“Faktanya, banyak ruas jalan yang belum terpasang kamera. Di wilayah yang tidak terjangkau, pelanggaran tetap marak,” tegas Hendra.
Ia juga menyoroti pelanggaran yang sulit terdeteksi, seperti penggunaan plat nomor palsu atau plat ditutup, hingga kesalahan teknis berupa pengiriman surat tilang yang tidak tepat sasaran. Lemahnya koordinasi dan kapasitas aparat penegak hukum pun disebut memperburuk situasi.
“Budaya masyarakat kita masih patuh kalau ada polisi yang berjaga. ETLE belum cukup jadi efek jera,” ungkapnya.

Hendra menilai perluasan kamera ETLE, peningkatan kapasitas aparat, serta pengembangan teknologi deteksi pelanggaran mutlak dilakukan. Edukasi publik pun harus diperkuat agar masyarakat paham dan patuh, bukan hanya takut pada tilang.

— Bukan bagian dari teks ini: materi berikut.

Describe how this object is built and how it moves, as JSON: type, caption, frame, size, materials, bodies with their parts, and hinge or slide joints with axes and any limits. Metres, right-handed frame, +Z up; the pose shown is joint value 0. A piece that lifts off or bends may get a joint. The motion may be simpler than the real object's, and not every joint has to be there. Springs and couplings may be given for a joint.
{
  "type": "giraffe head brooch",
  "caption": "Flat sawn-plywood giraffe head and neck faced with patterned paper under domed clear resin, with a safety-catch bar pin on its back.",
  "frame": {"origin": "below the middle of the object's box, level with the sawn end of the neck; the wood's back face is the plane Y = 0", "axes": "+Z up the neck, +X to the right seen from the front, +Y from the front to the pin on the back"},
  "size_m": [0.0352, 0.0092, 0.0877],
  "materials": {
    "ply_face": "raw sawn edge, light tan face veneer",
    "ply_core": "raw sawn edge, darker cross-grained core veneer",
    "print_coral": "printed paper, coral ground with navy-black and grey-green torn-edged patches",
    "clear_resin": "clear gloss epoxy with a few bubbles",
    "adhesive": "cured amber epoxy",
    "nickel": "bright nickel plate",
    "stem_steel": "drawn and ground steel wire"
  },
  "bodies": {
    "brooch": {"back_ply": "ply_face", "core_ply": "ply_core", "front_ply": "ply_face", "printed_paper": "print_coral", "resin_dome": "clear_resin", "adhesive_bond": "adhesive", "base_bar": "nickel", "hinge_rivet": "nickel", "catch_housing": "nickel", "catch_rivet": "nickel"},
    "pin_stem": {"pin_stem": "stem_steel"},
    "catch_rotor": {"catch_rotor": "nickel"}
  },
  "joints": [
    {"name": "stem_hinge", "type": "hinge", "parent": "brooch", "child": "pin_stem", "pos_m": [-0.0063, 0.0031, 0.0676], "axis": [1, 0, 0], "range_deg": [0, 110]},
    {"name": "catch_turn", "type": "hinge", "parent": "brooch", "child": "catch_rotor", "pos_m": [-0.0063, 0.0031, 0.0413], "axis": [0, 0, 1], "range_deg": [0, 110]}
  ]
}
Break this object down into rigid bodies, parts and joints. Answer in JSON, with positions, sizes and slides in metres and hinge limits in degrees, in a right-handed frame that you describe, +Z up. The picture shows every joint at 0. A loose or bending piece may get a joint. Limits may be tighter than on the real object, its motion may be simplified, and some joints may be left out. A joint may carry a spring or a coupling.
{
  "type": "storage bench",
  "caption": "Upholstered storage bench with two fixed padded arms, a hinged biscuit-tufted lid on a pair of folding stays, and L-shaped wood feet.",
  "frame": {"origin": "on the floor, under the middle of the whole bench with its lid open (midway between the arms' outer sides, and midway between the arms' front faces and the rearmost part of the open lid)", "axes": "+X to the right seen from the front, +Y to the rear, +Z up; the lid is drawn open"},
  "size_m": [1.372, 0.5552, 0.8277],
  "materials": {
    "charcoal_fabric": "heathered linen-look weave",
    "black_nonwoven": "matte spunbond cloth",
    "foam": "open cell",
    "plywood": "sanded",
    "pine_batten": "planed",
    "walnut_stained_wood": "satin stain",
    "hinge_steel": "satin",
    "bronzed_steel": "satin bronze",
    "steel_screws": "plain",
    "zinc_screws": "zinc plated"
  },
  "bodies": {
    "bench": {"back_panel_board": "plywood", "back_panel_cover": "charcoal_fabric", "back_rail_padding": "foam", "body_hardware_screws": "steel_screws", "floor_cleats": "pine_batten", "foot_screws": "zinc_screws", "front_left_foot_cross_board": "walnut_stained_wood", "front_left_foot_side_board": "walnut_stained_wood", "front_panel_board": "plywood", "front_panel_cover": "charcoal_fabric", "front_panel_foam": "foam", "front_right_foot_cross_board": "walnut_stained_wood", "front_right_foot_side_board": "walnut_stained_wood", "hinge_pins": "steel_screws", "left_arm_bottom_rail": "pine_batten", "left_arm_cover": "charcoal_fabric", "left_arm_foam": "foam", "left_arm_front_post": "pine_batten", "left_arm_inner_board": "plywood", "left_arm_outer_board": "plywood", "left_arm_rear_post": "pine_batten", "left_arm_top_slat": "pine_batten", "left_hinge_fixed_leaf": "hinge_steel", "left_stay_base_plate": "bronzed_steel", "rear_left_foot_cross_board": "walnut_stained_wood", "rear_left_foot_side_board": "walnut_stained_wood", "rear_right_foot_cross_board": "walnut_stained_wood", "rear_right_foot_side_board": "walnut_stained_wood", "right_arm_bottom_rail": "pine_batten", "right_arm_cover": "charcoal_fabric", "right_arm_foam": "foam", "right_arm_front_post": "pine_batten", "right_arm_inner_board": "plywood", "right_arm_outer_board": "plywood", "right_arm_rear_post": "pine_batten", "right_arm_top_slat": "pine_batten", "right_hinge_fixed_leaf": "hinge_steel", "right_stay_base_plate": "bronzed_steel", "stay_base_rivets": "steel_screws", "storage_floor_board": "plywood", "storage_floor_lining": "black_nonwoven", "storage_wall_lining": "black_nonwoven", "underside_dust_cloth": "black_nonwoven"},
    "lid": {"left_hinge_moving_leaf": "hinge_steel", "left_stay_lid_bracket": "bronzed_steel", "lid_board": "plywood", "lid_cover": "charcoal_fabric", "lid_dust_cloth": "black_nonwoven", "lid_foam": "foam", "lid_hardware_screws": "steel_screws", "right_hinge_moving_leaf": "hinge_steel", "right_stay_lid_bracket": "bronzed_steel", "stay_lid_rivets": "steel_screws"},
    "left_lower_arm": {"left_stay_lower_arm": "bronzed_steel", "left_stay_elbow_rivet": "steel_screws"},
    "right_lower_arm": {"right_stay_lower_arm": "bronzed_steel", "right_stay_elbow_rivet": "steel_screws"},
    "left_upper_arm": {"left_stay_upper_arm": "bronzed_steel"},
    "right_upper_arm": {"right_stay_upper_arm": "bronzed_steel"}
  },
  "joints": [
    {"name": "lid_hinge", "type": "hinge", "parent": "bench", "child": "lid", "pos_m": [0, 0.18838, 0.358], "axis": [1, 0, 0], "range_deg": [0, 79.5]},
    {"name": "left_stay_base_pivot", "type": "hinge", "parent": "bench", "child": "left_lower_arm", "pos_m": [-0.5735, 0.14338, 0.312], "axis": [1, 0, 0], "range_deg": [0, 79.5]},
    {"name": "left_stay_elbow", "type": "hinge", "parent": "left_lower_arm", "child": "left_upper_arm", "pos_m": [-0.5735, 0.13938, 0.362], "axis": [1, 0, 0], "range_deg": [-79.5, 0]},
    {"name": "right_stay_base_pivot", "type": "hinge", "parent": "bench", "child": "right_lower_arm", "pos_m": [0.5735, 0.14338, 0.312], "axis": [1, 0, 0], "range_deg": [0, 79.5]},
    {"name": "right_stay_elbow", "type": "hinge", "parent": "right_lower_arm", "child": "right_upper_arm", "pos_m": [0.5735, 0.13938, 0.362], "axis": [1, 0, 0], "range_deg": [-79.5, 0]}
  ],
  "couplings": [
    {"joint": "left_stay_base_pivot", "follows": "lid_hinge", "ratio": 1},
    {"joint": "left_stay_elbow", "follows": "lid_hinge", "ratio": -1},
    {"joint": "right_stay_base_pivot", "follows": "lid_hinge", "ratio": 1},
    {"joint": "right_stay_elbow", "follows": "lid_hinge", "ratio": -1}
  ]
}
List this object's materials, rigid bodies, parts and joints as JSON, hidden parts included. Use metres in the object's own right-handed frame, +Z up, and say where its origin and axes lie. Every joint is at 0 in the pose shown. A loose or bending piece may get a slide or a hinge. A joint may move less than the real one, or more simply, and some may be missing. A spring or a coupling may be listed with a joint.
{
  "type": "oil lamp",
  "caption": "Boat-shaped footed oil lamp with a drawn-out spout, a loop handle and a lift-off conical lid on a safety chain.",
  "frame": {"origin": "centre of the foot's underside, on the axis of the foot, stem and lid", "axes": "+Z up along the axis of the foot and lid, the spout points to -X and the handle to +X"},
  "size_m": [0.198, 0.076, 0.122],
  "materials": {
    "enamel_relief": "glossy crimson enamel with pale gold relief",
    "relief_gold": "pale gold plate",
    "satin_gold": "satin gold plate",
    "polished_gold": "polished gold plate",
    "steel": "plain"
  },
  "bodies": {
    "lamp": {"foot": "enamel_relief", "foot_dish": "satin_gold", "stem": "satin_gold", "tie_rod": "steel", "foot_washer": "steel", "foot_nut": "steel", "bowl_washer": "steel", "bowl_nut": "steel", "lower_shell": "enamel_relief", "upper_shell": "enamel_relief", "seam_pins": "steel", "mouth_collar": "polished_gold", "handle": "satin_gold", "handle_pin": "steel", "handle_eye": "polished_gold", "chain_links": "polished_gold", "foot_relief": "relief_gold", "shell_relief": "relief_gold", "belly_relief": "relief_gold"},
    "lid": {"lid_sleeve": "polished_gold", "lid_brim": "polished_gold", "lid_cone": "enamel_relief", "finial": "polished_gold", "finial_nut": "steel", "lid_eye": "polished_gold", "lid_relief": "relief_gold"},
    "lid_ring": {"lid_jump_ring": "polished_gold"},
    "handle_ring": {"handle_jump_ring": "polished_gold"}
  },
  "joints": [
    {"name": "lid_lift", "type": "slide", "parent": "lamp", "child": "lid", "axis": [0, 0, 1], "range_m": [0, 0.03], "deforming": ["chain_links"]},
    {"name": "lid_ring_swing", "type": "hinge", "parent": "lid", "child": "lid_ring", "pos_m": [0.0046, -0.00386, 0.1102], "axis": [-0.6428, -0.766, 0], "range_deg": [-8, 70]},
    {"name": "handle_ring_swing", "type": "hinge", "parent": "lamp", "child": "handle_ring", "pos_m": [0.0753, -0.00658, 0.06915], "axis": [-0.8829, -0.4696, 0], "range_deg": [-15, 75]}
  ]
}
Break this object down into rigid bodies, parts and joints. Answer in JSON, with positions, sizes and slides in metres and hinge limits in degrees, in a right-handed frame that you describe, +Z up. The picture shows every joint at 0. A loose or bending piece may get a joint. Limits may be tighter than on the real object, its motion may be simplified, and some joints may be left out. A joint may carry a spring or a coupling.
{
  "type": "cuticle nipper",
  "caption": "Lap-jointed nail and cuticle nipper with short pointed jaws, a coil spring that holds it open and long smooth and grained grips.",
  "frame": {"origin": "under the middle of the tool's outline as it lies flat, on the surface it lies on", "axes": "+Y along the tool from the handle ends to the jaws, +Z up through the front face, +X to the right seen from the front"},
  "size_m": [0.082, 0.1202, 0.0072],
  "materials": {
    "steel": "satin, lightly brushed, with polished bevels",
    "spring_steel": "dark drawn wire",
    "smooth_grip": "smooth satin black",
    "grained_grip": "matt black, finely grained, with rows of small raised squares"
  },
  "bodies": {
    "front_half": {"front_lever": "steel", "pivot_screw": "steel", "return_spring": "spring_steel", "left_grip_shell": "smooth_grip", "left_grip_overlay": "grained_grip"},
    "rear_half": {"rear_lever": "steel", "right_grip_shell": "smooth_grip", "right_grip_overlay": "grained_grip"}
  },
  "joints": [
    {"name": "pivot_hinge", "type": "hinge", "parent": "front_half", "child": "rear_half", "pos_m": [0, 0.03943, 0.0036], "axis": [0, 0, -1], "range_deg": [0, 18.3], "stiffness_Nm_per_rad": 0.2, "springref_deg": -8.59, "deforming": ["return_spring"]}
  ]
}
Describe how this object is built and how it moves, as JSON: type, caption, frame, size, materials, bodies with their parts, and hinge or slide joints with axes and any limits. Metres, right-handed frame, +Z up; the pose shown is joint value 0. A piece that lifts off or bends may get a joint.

Lebih jauh, ia mendesak Mahkamah Agung agar mengeluarkan surat edaran khusus mengenai pedoman ETLE. “Tanpa payung hukum yang jelas, penindakan bisa menimbulkan ketidakpastian dan rasa tidak adil bagi masyarakat,” tandasnya.
Jika tidak segera dibenahi, sistem ETLE yang digadang sebagai wajah modern penegakan hukum lalu lintas dikhawatirkan hanya menjadi proyek pencitraan tanpa hasil nyata di lapangan.